CitizenC writes "New computer-monitoring software designed to second-guess the intentions of individual system users could be close to perfect at preventing security breaches, say researchers. Read more." The paper (pdf) is online as well.

4 of 133 comments (clear)

  1. Well, um by Roadmaster · · Score: 5, Insightful

    if they had any clue about real-world users, they'd know they're absolutely unpredictable. A user's creativeness to mess things up never ceases to amaze.
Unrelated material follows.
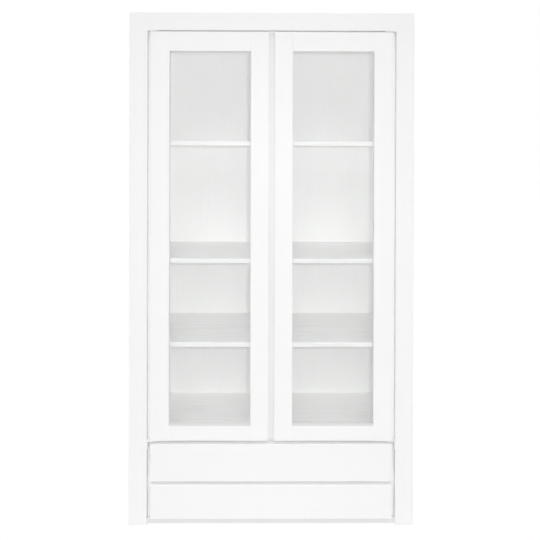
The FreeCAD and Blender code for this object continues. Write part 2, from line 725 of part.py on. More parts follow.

  2. Stifle creativity by nut · · Score: 5, Insightful

    This would encourage users not to experiment and find new ways of doing tasks, if everytime you tried something new a sysad came round to ask you what you were doing.

    --
    Never trust a man in a blue trench coat, Never drive a car when you're dead
  3. Minority Report? by zoward · · Score: 5, Insightful

    And how long will it be before users start losing privileges for things that they "potentially might do" (with a 94% accuracy rate). About one in 20 of us is really going to suffer for this one.

    --
    "Can't you see that everyone is buying station wagons?"
  4. "Success" - "false positive" = garbage by dpbsmith · · Score: 5, Insightful

    Any time someone mentions a "success rate" without also mentioning the false positive rate, they're feeding you garbage

    I'd be much more impressed by a claim of an 0.001% false alarm rate than I am by a 94% success rate.

    Yet, on a per-line basis, if you assume that a user averages, say, three typed lines per minute, that's 180 lines per hour = 360000 lines per working year.

    A .001% false alarm rate means that an innocent worker is going to be interrupted THREE TIMES A YEAR by burly security people at the cube doorway shouting "Hands off that keyboard RIGHT NOW!"